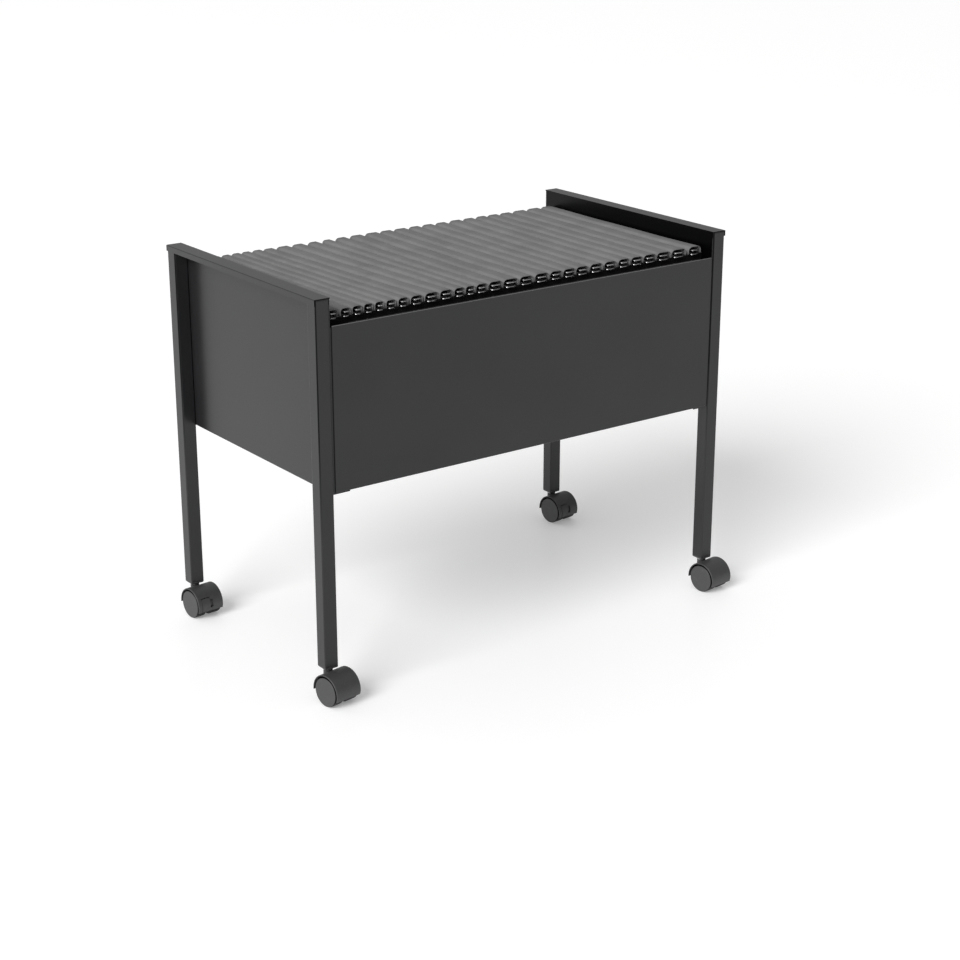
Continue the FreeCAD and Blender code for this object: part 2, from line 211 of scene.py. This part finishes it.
# satin powder coat: a fine orange peel, a thin veil of dust where a face looks up, which also stands as
# painted light on upward faces, and a painted highlight along a panel's top fold; cut sheet ends, a side
# panel's inner face, the tubes' upright corners and the seam under the cap get painted shade
def makePowderCoat(name, s, paintedShadeWhere=None):
    f = Finish(name, s["shine"], Specular_IOR_Level=s["gleam"])
    peel = f.noise(520, detail=2.0)
    cloud = f.noise(7, detail=4.0)
    speck = f.noise(2200, detail=1.0)
    tone = f.blend(f.ramp(cloud, ((0.3, 0.0), (0.7, 1.0))), (*s["dark"], 1), (*s["light"], 1))
    upward, endOn, sideOn = f.facing("Z"), f.facing("Y"), f.facing("X")
    # upward faces go paler: part dust, part painted top light
    dustAndTopLight = f.ramp(upward, ((0.75, 0.0), (1.0, 1.0))) * (0.15 + 0.25 * speck)
    colour = f.blend(dustAndTopLight, tone, (*s["dustAndTopLight"], 1))
    # painted highlight: faces whose normals lean between level and upright, the rounded top folds, turn pale
    fold = f.ramp(endOn * endOn * upward, ((0.08, 0.0), (0.25, 1.0)))
    colour = f.blend(fold, colour, (*s["fold"], 1))
    if paintedShadeWhere:
        height = f.along("Z")
        if paintedShadeWhere == "ends":
            # painted shade on the cap's cut end faces, the faces turned along y above capLow
            mask = f.ramp(height, ((s["capLow"], 0.0), (s["capLow"] + 0.001, 1.0)))
            mask = mask * f.ramp(endOn * endOn, ((0.8, 0.0), (0.95, 1.0)))
            # painted shade on a side panel's inner face
            inward = -3 * sideOn * f.along("X")
            mask = mask.join("MAXIMUM", mask, f.ramp(inward, ((0.7, 0.0), (0.9, 0.85))))
        else:
            # painted shade along the tubes' upright corners, growing with height
            corner = f.ramp(sideOn * sideOn * endOn * endOn, ((0.04, 0.0), (0.15, 1.0)))
            mask = corner * f.ramp(height, ((s["cornerLow"], 0.0), (s["cornerFull"], 0.85)))
            # painted shadow line across a tube's front face just under the cap
            seam = f.ramp(height, ((s["seam"], 0.0), (s["seam"] + 0.0006, 1.0)))
            mask = mask.join("MAXIMUM", mask, endOn * endOn * seam)
        # the painted shade darkens the colour and, as Metallic, dims the coat's reflections
        colour = f.blend(mask, colour, (*s["shade"], 1))
        f.feed(f.shader.inputs["Metallic"], mask)
    return f.wear(colour, s["shine"] - 0.04 + 0.08 * cloud, peel + 0.4 * speck, 0.00008)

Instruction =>
Each line of the material must be restated exactly.

Exercise answer =>
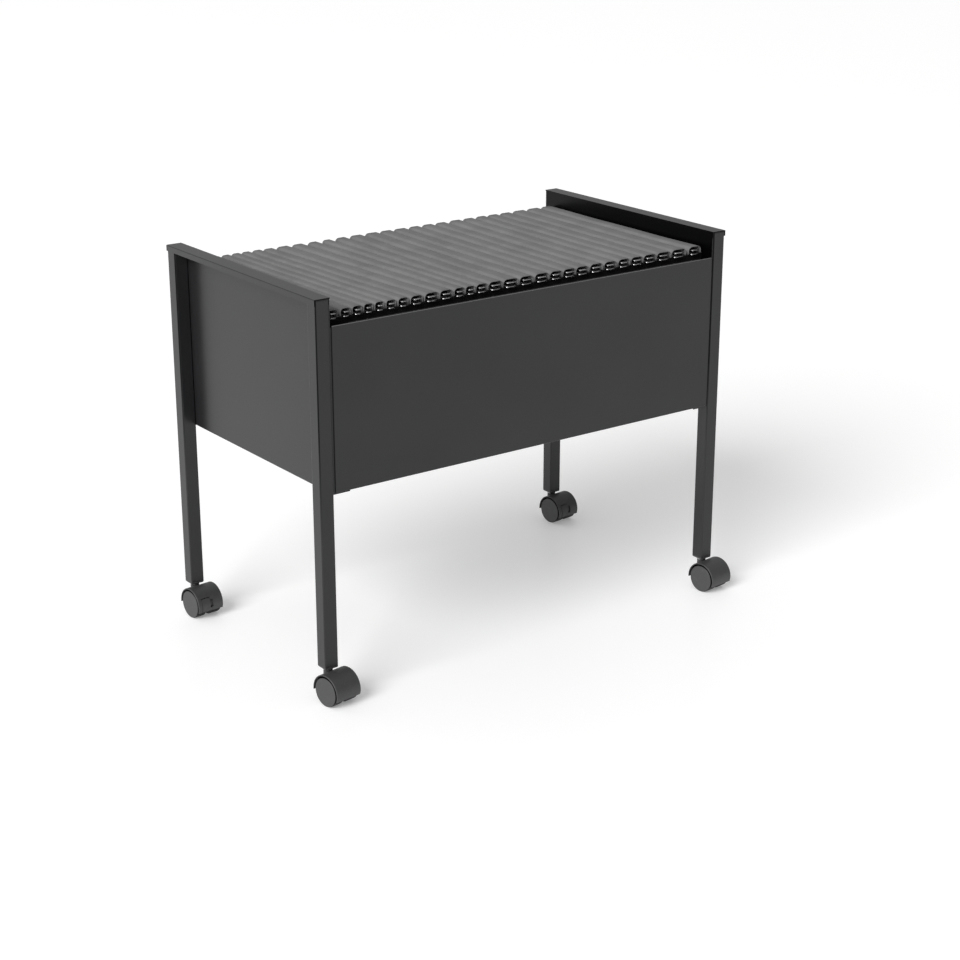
Continue the FreeCAD and Blender code for this object: part 2, from line 211 of scene.py. This part finishes it.
# satin powder coat: a fine orange peel, a thin veil of dust where a face looks up, which also stands as
# painted light on upward faces, and a painted highlight along a panel's top fold; cut sheet ends, a side
# panel's inner face, the tubes' upright corners and the seam under the cap get painted shade
def makePowderCoat(name, s, paintedShadeWhere=None):
    f = Finish(name, s["shine"], Specular_IOR_Level=s["gleam"])
    peel = f.noise(520, detail=2.0)
    cloud = f.noise(7, detail=4.0)
    speck = f.noise(2200, detail=1.0)
    tone = f.blend(f.ramp(cloud, ((0.3, 0.0), (0.7, 1.0))), (*s["dark"], 1), (*s["light"], 1))
    upward, endOn, sideOn = f.facing("Z"), f.facing("Y"), f.facing("X")
    # upward faces go paler: part dust, part painted top light
    dustAndTopLight = f.ramp(upward, ((0.75, 0.0), (1.0, 1.0))) * (0.15 + 0.25 * speck)
    colour = f.blend(dustAndTopLight, tone, (*s["dustAndTopLight"], 1))
    # painted highlight: faces whose normals lean between level and upright, the rounded top folds, turn pale
    fold = f.ramp(endOn * endOn * upward, ((0.08, 0.0), (0.25, 1.0)))
    colour = f.blend(fold, colour, (*s["fold"], 1))
    if paintedShadeWhere:
        height = f.along("Z")
        if paintedShadeWhere == "ends":
            # painted shade on the cap's cut end faces, the faces turned along y above capLow
            mask = f.ramp(height, ((s["capLow"], 0.0), (s["capLow"] + 0.001, 1.0)))
            mask = mask * f.ramp(endOn * endOn, ((0.8, 0.0), (0.95, 1.0)))
            # painted shade on a side panel's inner face
            inward = -3 * sideOn * f.along("X")
            mask = mask.join("MAXIMUM", mask, f.ramp(inward, ((0.7, 0.0), (0.9, 0.85))))
        else:
            # painted shade along the tubes' upright corners, growing with height
            corner = f.ramp(sideOn * sideOn * endOn * endOn, ((0.04, 0.0), (0.15, 1.0)))
            mask = corner * f.ramp(height, ((s["cornerLow"], 0.0), (s["cornerFull"], 0.85)))
            # painted shadow line across a tube's front face just under the cap
            seam = f.ramp(height, ((s["seam"], 0.0), (s["seam"] + 0.0006, 1.0)))
            mask = mask.join("MAXIMUM", mask, endOn * endOn * seam)
        # the painted shade darkens the colour and, as Metallic, dims the coat's reflections
        colour = f.blend(mask, colour, (*s["shade"], 1))
        f.feed(f.shader.inputs["Metallic"], mask)
    return f.wear(colour, s["shine"] - 0.04 + 0.08 * cloud, peel + 0.4 * speck, 0.00008)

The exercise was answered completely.